The biggest hits were saved to the second half of the show, namely "Midlife Crisis" and "Epic". Interestingly, the band chose to leave out hits like "Falling To Pieces" and "Digging The Grave", and play more covers, one from The Bee Gees (!) and another from Burt Bacharach's songbook. Weird... but that's what the band has always been, more or less...

During "Just A Man", the last song of the main set, Patton went into a lenghty exercise routine, doing push-ups and so on. When he was done, he just picked up the microphone and started singing again, as if nothing had happened. Not too shabby.


Land of Sunshine
Surprise! You're Dead!
Last Cup of Sorrow
Cuckoo for Caca
Ashes to Ashes
Midlife Crisis
I Started a Joke
The Gentle Art of Making Enemies
Be Aggressive
Just a Man

Chariots Of Fire/Stripsearch
Mark Bowen

This Guy's in Love with You
We Care a Lot

So, the final verdict on Ruisrock 2009... 92000 ticket buyers already proved that the line-up was a commercial success, and there were some special, memorable shows during the festival. To be honest, none of the bands in the line-up were among my favourites, but many of them were the kind of acts that I was curious to check out.
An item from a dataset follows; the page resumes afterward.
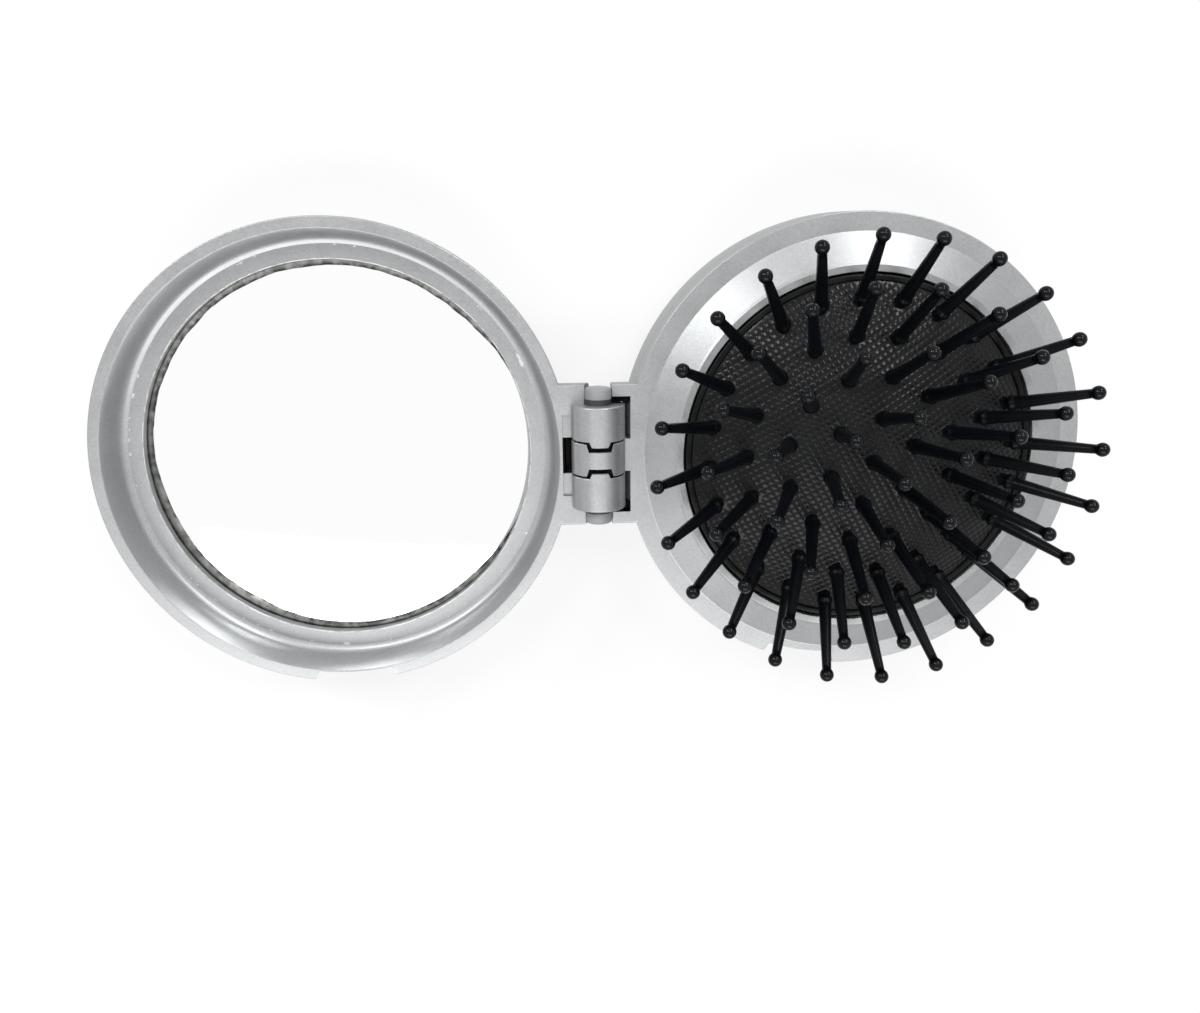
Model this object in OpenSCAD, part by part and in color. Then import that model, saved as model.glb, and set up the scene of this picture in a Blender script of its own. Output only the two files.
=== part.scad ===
// Folding compact hairbrush with a mirror lid, shown open.
// Origin: on the resting surface below the hinge axis. +Z is up, the brush half lies towards +X
// and the lid towards -X. The hinge axis runs along Y.

/* [Halves] */
// Diameter of both round halves over the rim
rim_d = 68; // [66:1:70]
// Height of each half, underside to parting plane
half_h = 14; // [14:0.5:16]
// Distance from the rim of each half to the hinge axis
hinge_reach = 4; // [4:0.1:4.4]
// Wall thickness of the casings
wall = 1.8; // [1.6:0.1:1.9]

/* [Mirror] */
// Depth of the mirror face below the parting plane
mirror_depth = 7; // [7:0.1:7.4]
// Radius of the opening in front of the mirror
mirror_view_r = 28.1; // [27:0.1:28.3]
// Thickness of the mirror glass
glass_t = 2; // [1.6:0.1:2]

/* [Hinge] */
// Outer diameter of the hinge knuckles
knuckle_d = 7.8; // [7:0.1:7.8]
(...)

That's the beauty of a festival like this - you'll have a chance to see bands you may have only read about, and wouldn't normally pay good money to see on their own gigs.

Next year it's the anniversary festival, and I guess we can expect a few big names. Let's see... Bon Jovi will be touring in Europe in 2010... Rammstein will have a new album and they'll be on tour, probably... maybe even Kiss? And I might repeat my wish of last year - Gotthard!